**EXERCISE DESCRIPTION:**
Set down the material below in full, matching it exactly.

**DATA LINES:**

***

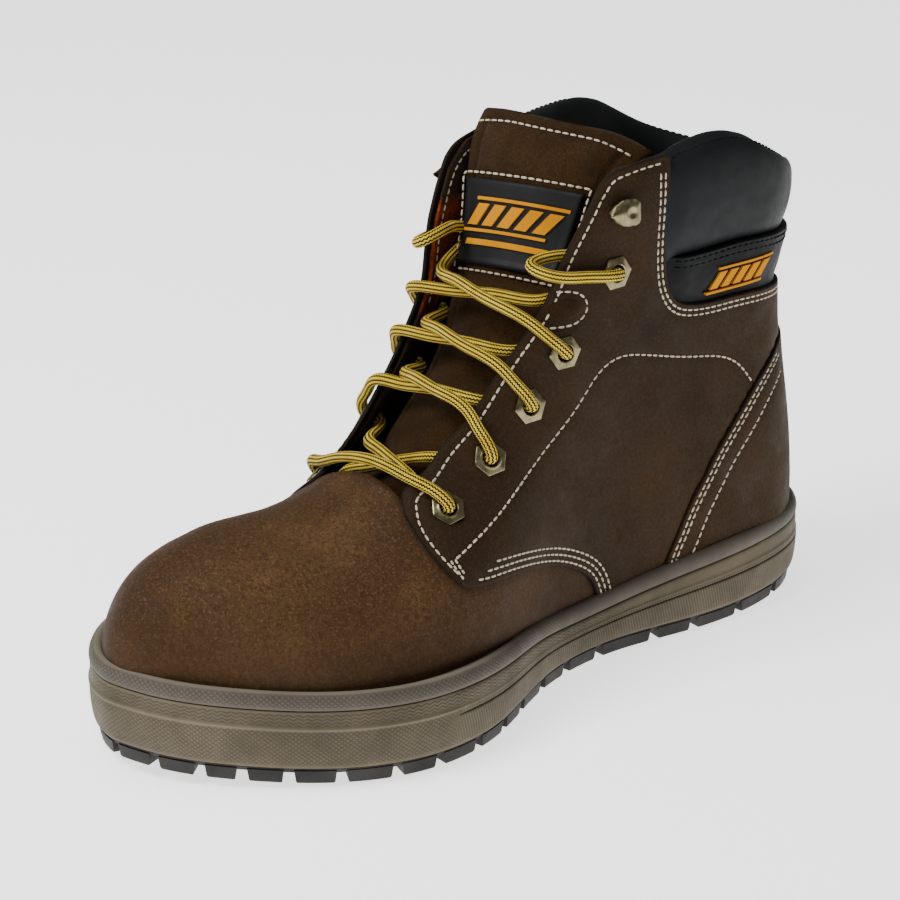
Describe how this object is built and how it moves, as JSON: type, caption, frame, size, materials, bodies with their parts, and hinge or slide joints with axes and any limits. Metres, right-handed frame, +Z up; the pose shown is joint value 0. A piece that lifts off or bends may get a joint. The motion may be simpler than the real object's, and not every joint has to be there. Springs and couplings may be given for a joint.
{
  "type": "work boot",
  "caption": "Left ankle-height leather work boot with a steel toe cap, padded collar, rubber cup sole with lugs, laced eyelets and speed hooks.",
  "frame": {"origin": "centre of the boot's box in plan, on the ground under the lowest tread faces", "axes": "+Y from toe to heel along the sole, +Z up, +X towards the lateral (outer) side of a left boot"},
  "size_m": [0.1244, 0.316, 0.197],
  "materials": {
    "brown_leather": "waxed nubuck, matt",
    "dark_leather": "oiled leather, matt",
    "suede": "split suede, matt",
    "rust_suede": "raw dyed split leather",
    "black_synthetic": "coated synthetic leather, satin",
    "black_fabric": "knit lining",
    "foam": "open cell foam",
    "taupe_rubber": "moulded rubber, matt",
    "rim_rubber": "moulded rubber, satin",
    "black_rubber": "moulded rubber, matt",
    "board": "pressed fibre board",
    "grey_polymer": "moulded",
    "steel": "pressed steel",
    "antique_brass": "antique brass",
    "yellow_rubber": "moulded rubber, raised",
    "lace_yellow": "braided, yellow with black stripes"
  },
  "bodies": {
    "boot": {"vamp": "brown_leather", "quarter_lateral": "dark_leather", "quarter_medial": "dark_leather", "heel_cover": "dark_leather", "backstay_strip": "black_synthetic", "collar_cover": "black_synthetic", "ankle_panel_lateral": "black_synthetic", "ankle_panel_medial": "black_synthetic", "side_badge": "yellow_rubber", "flex_insert_lateral": "suede", "flex_insert_medial": "suede", "hook_lateral": "antique_brass", "hook_medial": "antique_brass", "hook_rivet_lateral": "antique_brass", "hook_rivet_medial": "antique_brass", "lace": "lace_yellow", "aglet_a": "black_rubber", "aglet_b": "black_rubber", "eyestay_facing_lateral": "rust_suede", "eyestay_facing_medial": "rust_suede", "collar_foam": "foam", "steel_toe_cap": "steel", "toe_cap_strip": "black_rubber", "heel_stiffener": "grey_polymer", "lining_lateral": "black_fabric", "lining_medial": "black_fabric", "vamp_lining": "black_fabric", "heel_lining": "suede", "outsole": "black_rubber", "cupsole": "taupe_rubber", "upper_rim": "rim_rubber", "cushion_core": "foam", "shank": "steel", "insole_board": "board", "eyelet_lateral_1": "antique_brass", "eyelet_lateral_2": "antique_brass", "eyelet_lateral_3": "antique_brass", "eyelet_lateral_4": "antique_brass", "eyelet_lateral_5": "antique_brass", "eyelet_medial_1": "antique_brass", "eyelet_medial_2": "antique_brass", "eyelet_medial_3": "antique_brass", "eyelet_medial_4": "antique_brass", "eyelet_medial_5": "antique_brass"},
    "tongue": {"tongue": "suede", "tongue_foam": "foam", "tongue_lining": "black_fabric", "tongue_label": "black_synthetic", "label_emblem": "yellow_rubber"},
    "footbed": {"footbed": "foam", "footbed_cover": "black_fabric"}
  },
  "joints": [
    {"name": "tongue_fold", "type": "hinge", "parent": "boot", "child": "tongue", "pos_m": [-0.0031, -0.064, 0.066], "axis": [-1, 0, 0], "range_deg": [0, 9]},
    {"name": "footbed_lift", "type": "hinge", "parent": "boot", "child": "footbed", "pos_m": [-0.0031, -0.1465, 0.0256], "axis": [1, 0, 0], "range_deg": [0, 8]}
  ]
}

***

**SOLUTION TO THIS PROBLEM:**
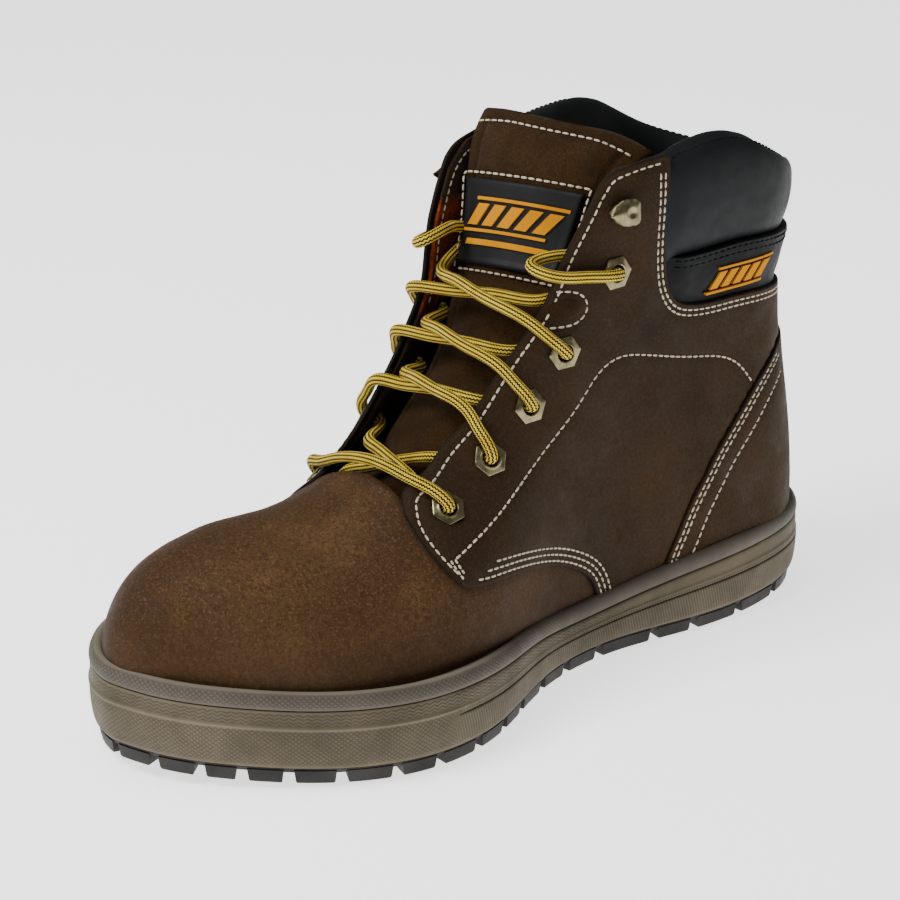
Describe how this object is built and how it moves, as JSON: type, caption, frame, size, materials, bodies with their parts, and hinge or slide joints with axes and any limits. Metres, right-handed frame, +Z up; the pose shown is joint value 0. A piece that lifts off or bends may get a joint. The motion may be simpler than the real object's, and not every joint has to be there. Springs and couplings may be given for a joint.
{
  "type": "work boot",
  "caption": "Left ankle-height leather work boot with a steel toe cap, padded collar, rubber cup sole with lugs, laced eyelets and speed hooks.",
  "frame": {"origin": "centre of the boot's box in plan, on the ground under the lowest tread faces", "axes": "+Y from toe to heel along the sole, +Z up, +X towards the lateral (outer) side of a left boot"},
  "size_m": [0.1244, 0.316, 0.197],
  "materials": {
    "brown_leather": "waxed nubuck, matt",
    "dark_leather": "oiled leather, matt",
    "suede": "split suede, matt",
    "rust_suede": "raw dyed split leather",
    "black_synthetic": "coated synthetic leather, satin",
    "black_fabric": "knit lining",
    "foam": "open cell foam",
    "taupe_rubber": "moulded rubber, matt",
    "rim_rubber": "moulded rubber, satin",
    "black_rubber": "moulded rubber, matt",
    "board": "pressed fibre board",
    "grey_polymer": "moulded",
    "steel": "pressed steel",
    "antique_brass": "antique brass",
    "yellow_rubber": "moulded rubber, raised",
    "lace_yellow": "braided, yellow with black stripes"
  },
  "bodies": {
    "boot": {"vamp": "brown_leather", "quarter_lateral": "dark_leather", "quarter_medial": "dark_leather", "heel_cover": "dark_leather", "backstay_strip": "black_synthetic", "collar_cover": "black_synthetic", "ankle_panel_lateral": "black_synthetic", "ankle_panel_medial": "black_synthetic", "side_badge": "yellow_rubber", "flex_insert_lateral": "suede", "flex_insert_medial": "suede", "hook_lateral": "antique_brass", "hook_medial": "antique_brass", "hook_rivet_lateral": "antique_brass", "hook_rivet_medial": "antique_brass", "lace": "lace_yellow", "aglet_a": "black_rubber", "aglet_b": "black_rubber", "eyestay_facing_lateral": "rust_suede", "eyestay_facing_medial": "rust_suede", "collar_foam": "foam", "steel_toe_cap": "steel", "toe_cap_strip": "black_rubber", "heel_stiffener": "grey_polymer", "lining_lateral": "black_fabric", "lining_medial": "black_fabric", "vamp_lining": "black_fabric", "heel_lining": "suede", "outsole": "black_rubber", "cupsole": "taupe_rubber", "upper_rim": "rim_rubber", "cushion_core": "foam", "shank": "steel", "insole_board": "board", "eyelet_lateral_1": "antique_brass", "eyelet_lateral_2": "antique_brass", "eyelet_lateral_3": "antique_brass", "eyelet_lateral_4": "antique_brass", "eyelet_lateral_5": "antique_brass", "eyelet_medial_1": "antique_brass", "eyelet_medial_2": "antique_brass", "eyelet_medial_3": "antique_brass", "eyelet_medial_4": "antique_brass", "eyelet_medial_5": "antique_brass"},
    "tongue": {"tongue": "suede", "tongue_foam": "foam", "tongue_lining": "black_fabric", "tongue_label": "black_synthetic", "label_emblem": "yellow_rubber"},
    "footbed": {"footbed": "foam", "footbed_cover": "black_fabric"}
  },
  "joints": [
    {"name": "tongue_fold", "type": "hinge", "parent": "boot", "child": "tongue", "pos_m": [-0.0031, -0.064, 0.066], "axis": [-1, 0, 0], "range_deg": [0, 9]},
    {"name": "footbed_lift", "type": "hinge", "parent": "boot", "child": "footbed", "pos_m": [-0.0031, -0.1465, 0.0256], "axis": [1, 0, 0], "range_deg": [0, 8]}
  ]
}